Here's my diagram of how it's all connected right now:
diagram.jpeg
Here's the connections on the timer:
timer.jpeg
Terminal 1: Leg A from the breaker and a jumper to terminal 7
Terminal 2: Leg B from the breaker, 1 leg of the SWG and heater and a jumper to terminal 3
Terminal 3: Jumper from terminal 2 and jumper to terminal 5
Terminal 4: "high speed" load wire to the J-Box and wire-nutted to the wire attached to terminal 2 on the motor
Terminal 5: Jumper from terminal 3
Terminal 6: "low speed" load wire to the J-Box and wire-nutted to the wire attached to terminal 3/4 on the motor
Terminal 7: Jumper from terminal 1
Terminal 8: "common" wire to the J-Box and wire-nutted to the wire attached to terminal 1 on the motor

Here's the J-Box:
j-box.jpeg
Top 2 wires (brown wire nut): "high load" (yellow tape wire) from timer terminal 4, "high" (red tape wire) connected to terminal 2 on the motor
Middle 2 wires (yellow wire nut): "common" running from timer terminal 8, "common" (white tape wire) connected to terminal 1 on the motor
Bottom 2 wires (brow/red wire nut): "low load" (blue tape wire) from timer terminal 6, "low" (white wire) connected to terminal 3/4 on the motor

And the motor:
pump.jpeg
Top: white taped wire from the j-box to terminal 1 on the motor (common)
Middle: red taped wire from the j-box to terminal 2 on the motor (high speed)
Bottom: white wire from the j-box to terminal 3/4 on the motor (low speed)

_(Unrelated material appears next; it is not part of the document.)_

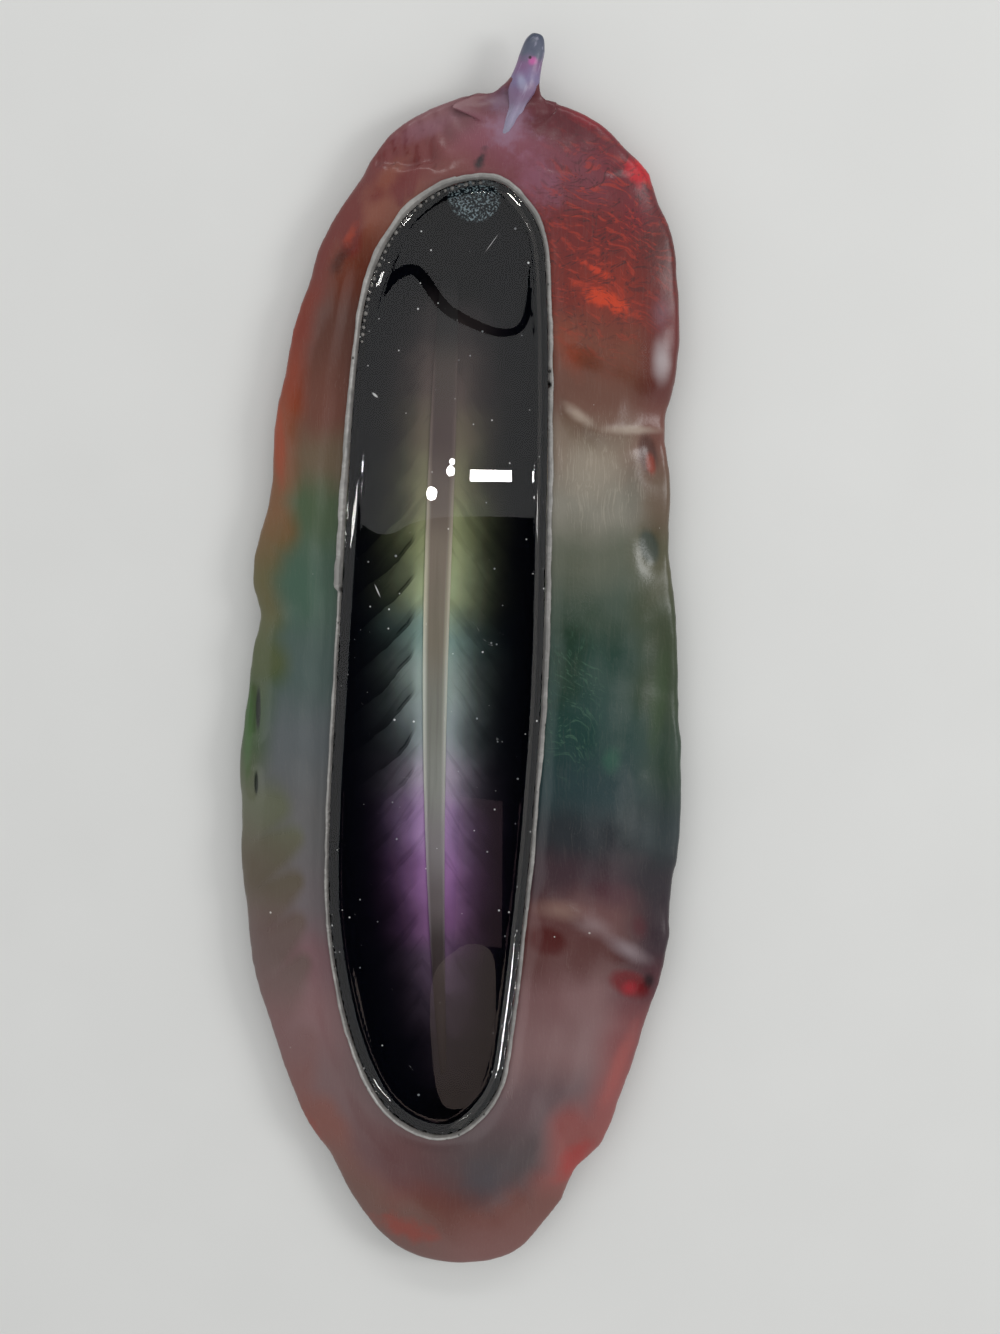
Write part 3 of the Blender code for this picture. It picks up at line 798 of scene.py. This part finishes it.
core = cad_copy("black_cast_core", "black_core")
choose_only(core)
bpy.ops.object.mode_set(mode="EDIT")
bpy.ops.mesh.select_all(action="SELECT")
bpy.ops.mesh.bisect(plane_co=(0, 0, CORE_CUT_Z * MM), plane_no=(0, 0, 1), use_fill=True, clear_outer=True)
bpy.ops.mesh.select_all(action="DESELECT")
bpy.ops.object.mode_set(mode="OBJECT")
for face in core.data.polygons:
    face.select = face.center.z > (CORE_CUT_Z - 0.01) * MM
bpy.ops.object.mode_set(mode="EDIT")
raised = (0, 0, (CORE_FACE_Z - CORE_CUT_Z) * MM)
bpy.ops.mesh.extrude_region_move(TRANSFORM_OT_translate={"value": raised})
bpy.ops.object.mode_set(mode="OBJECT")
finish_modifier(core, "REMESH", mode="VOXEL", voxel_size=CORE_VOXEL, adaptivity=0)
finish_modifier(core, "SMOOTH", factor=0.5, iterations=4)
points = points_mm(core)
top = smooth(0.2, 0.7, normals_of(core)[:, 2]) * (points[:, 2] > 6.2)
inset, near, away = beside(points[:, :2], oval)
from_rib = np.clip(np.abs(points[:, 0] - rib_x(points[:, 1])) - rib_half(points[:, 1]), 0, None)
slope = VEIN_FALL * (np.clip(from_rib - VEIN_START, 0, None) / VEIN_REACH) ** VEIN_CURVE
slope += VEIN_SLANT * from_rib
furrow = np.maximum(np.cos((VEIN_TOP - points[:, 1] - slope) / VEIN_PITCH * math.tau), 0) ** 4
relief = 0.12 * smooth(0.8, 2.4, from_rib) * smooth(7.0, 3.0, from_rib) * (1 - furrow)
relief -= 0.1 * smooth(0.5, 0.1, from_rib)
points[:, 2] += top * (relief + BANK_RISE * smooth(-4.4, -2.2, inset))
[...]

High speed seems to kick on just fine when pressing the "circuit 1" on/off button.
Low speed makes a strange noise, and if I let it run some protection kicks in and the motor shuts off

Thanks again for any insight!
 
For S&Gs I tried swapping terminals 4 and 6 (high and low loads) to see if low would work when connected to the “known good” high terminal. It did, once. On the second attempt it started making its weird noise again. And then I tried “circuit 2” for low (which now had the high load connected) and now it’s making the odd sound.

After this I moved everything back to its proper spot and now both high and low don’t work and are making the strange sound.

Defeated. ?
 
Seems the new timer is borked. I went out again and tied the common line from the pump motor directly to one of the breaker legs, then took the high line and tied it to the other leg. Viola! High speed primed up just fine! Disconnected the high line from the breaker and connected the low line and that kicked right on too!

Long story short, ended up reinstalling the old single speed mechanical timer and not the manual SPDT switch and just wired it for high speed full time.

I’ll try again when I get a replacement timer.
 
Please let us know how it works and what they say if they tell you what is wrong with the current one?
I think you're the first infant mortality of a 1353 I've heard about. I'm sure it happens once in a while, but thankfully it's rare.